This isn't really a question, just curious if anyone has any thoughts/feedback on this pattern. I find it interesting that integrant offers these generic multimethods that you're free to sort of bestow your own meanings on within the context of your program, but I'm still wrapping my head around how that should work for me beyond init/halt. I have a program that I operate via the repl that I'm looking at adding integrant to manage its components. I'm starting to get the idea that I'll use it like this: • I'll use integrant-repl though I don't think that's too relevant to this discussion • init/halt should be called rarely, basically only on initial startup and cases where specifically I care about toally shutting things down. • suspend/resume will be used more commonly, e.g. I often want to change config during the course of operations. suspend/resume will be used to give the system new conifg. • The above is motivated by the fact that I have a relatively small number of components (just one really) that actually benefit from a suspend implementation, since they take a long time to totally halt/init. • In the case where the suspendable component has dependencies, I need to implement suspend resume for all transitive dependencies of it, where suspend does nothing and resume just returns the old thing if it's conf+dep instances didn't change, or halts/inits it if it did change. eg:
;;; "suspendable" component
(defmethod ig/suspend-key! :my/component [k instance]
(suspend instance))
(defmethod ig/resume-key :my/component [k {:keys [:my/dep] :as conf} old-conf old-instance]
(if (= conf old-conf)
(do
(println "resuming old instance")
(resume old-instance))
(do
(println "not resuming old instance")
(ig/halt-key! k old-instance)
(ig/init-key k conf))))
;;; Do this for all things :my/component depends on
(defmethod ig/suspend-key! :my/dep [k instance]
nil)
(defmethod ig/resume-key :my/dep [k conf old-conf old-instance]
(if (= conf old-conf)
old-instance
(do
(ig/halt-key! k old-instance)
(ig/init-key k conf))))
Any thoughts? Anyone else do this same thing?Immediately after posting this, I realize it might be good to just make something like a ::noop-suspend key and derive from that everything that I don't want to do anything with on suspend
Do you absolutely need to implement suspend/resume on those dependencies? If you don’t, integrant just falls back to halt!/init, right? And if those aren’t expensive, can you just leave it at that?

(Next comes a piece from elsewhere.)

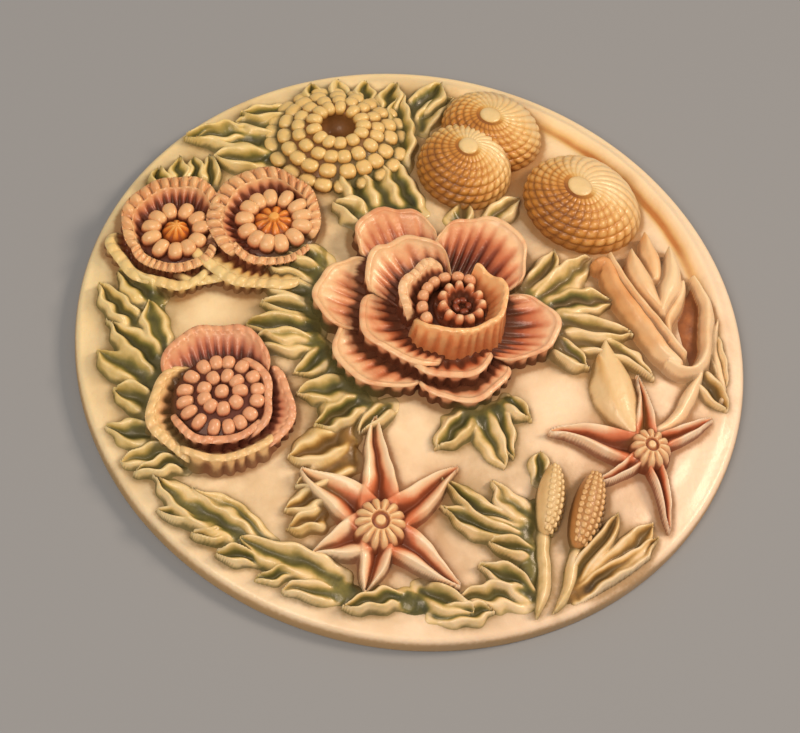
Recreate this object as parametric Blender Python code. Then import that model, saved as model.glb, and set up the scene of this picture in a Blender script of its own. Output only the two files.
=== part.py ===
# Round wall plaque of cast, hand-tinted resin: a low domed disc with a plain edge band, and on its face
# a bed of flowers and leaves in high relief, cast in one piece with it. The back is flat and plain.
# Metres, +Z out of the face, +Y towards the top as it hangs, origin at the centre of the flat back.
import math

import bmesh
import bpy
import numpy as np

# Driving dimensions of the disc
DIAMETER = 0.080
EDGE_HEIGHT = 0.0022
EDGE_ROUND = 0.0007
DOME_RISE = 0.0046

# How high each kind of form stands over the dome
ROSE_HEIGHT = 0.0060
BUTTERCUP_HEIGHT = 0.0037
CUP_HEIGHT = 0.0030
SEED_HEAD_HEIGHT = 0.0039
CONE_HEIGHT = 0.0050
STAR_HEIGHT = 0.0018
KNOB_HEIGHT = 0.0029
IRIS_HEIGHT = 0.0032
CATTAIL_HEIGHT = 0.0029
LEAF_HEIGHT = 0.0015
# How deep the hidden foot of every form is sunk in the dome
SINK = 0.0011

# The layout of the face is drawn for a radius of 40, and keeps its shares of the radius at any diameter
RADIUS = DIAMETER / 2
UNIT = RADIUS / 40

DISC_SIDES = 48
RESIN_COLOUR = (0.83, 0.70, 0.46, 1.0)
RESIN_ROUGHNESS = 0.32


def ground(x, y):
    """Height of the plain dome over the back: the edge height plus a rise that falls with radius squared."""
    return EDGE_HEIGHT + DOME_RISE * (1 - (x * x + y * y) / RADIUS ** 2)


def on_face(x, y, height):
    """Points at layout places x, y, standing the given heights over the dome."""
    x, y, height = np.broadcast_arrays(np.asarray(x) * UNIT, np.asarray(y) * UNIT, height)
    return np.stack([x, y, ground(x, y) + height], axis=-1)


def ring_solid(name, rings, collection, first_tip=None, last_tip=None):
    """A closed solid through a row of closed rings of points, ended by flat caps or by pointed tips."""
    form = bmesh.new()
    rows = [[form.verts.new(point) for point in ring] for ring in rings]
    sides = len(rows[0])
    for low, high in zip(rows, rows[1:]):
        for i in range(sides):
            j = (i + 1) % sides
            form.faces.new((low[i], low[j], high[j], high[i]))
    for row, tip in ((rows[0], first_tip), (rows[-1], last_tip)):
        if tip is None:
            form.faces.new(row)
            continue
        point = form.verts.new(tip)
        for i in range(sides):
            form.faces.new((row[i], row[(i + 1) % sides], point))
    bmesh.ops.triangulate(form, faces=form.faces)
    bmesh.ops.recalc_face_normals(form, faces=form.faces)
    mesh = bpy.data.meshes.new(name)
    form.to_mesh(mesh)
    form.free()
    solid = bpy.data.objects.new(name, mesh)
    collection.objects.link(solid)
    return solid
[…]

Then you would have to dissoc the deps in the resume-key implementation in the equality comparison, the way it does in the https://github.com/weavejester/integrant?tab=readme-ov-file#suspending-and-resuming right:
(defmethod ig/resume-key :adapter/jetty [key opts old-opts old-impl]
(if (= (dissoc opts :handler) (dissoc old-opts :handler))
(do (deliver @(:handler old-impl) (:handler opts))
old-impl)
(do (ig/halt-key! key old-impl)
(ig/init-key key opts))))
In my particular case I'm unable to resume my component with a new instance of one of its dependencies, it must be instantiated with them when it's init but can't have them replaced laterI'm unclear on how adding in more suspend/resumes relates to the equality check? The dissoc in the resume-key method example is to ensure that the adapter doesn't need to restart if only the handler is changed.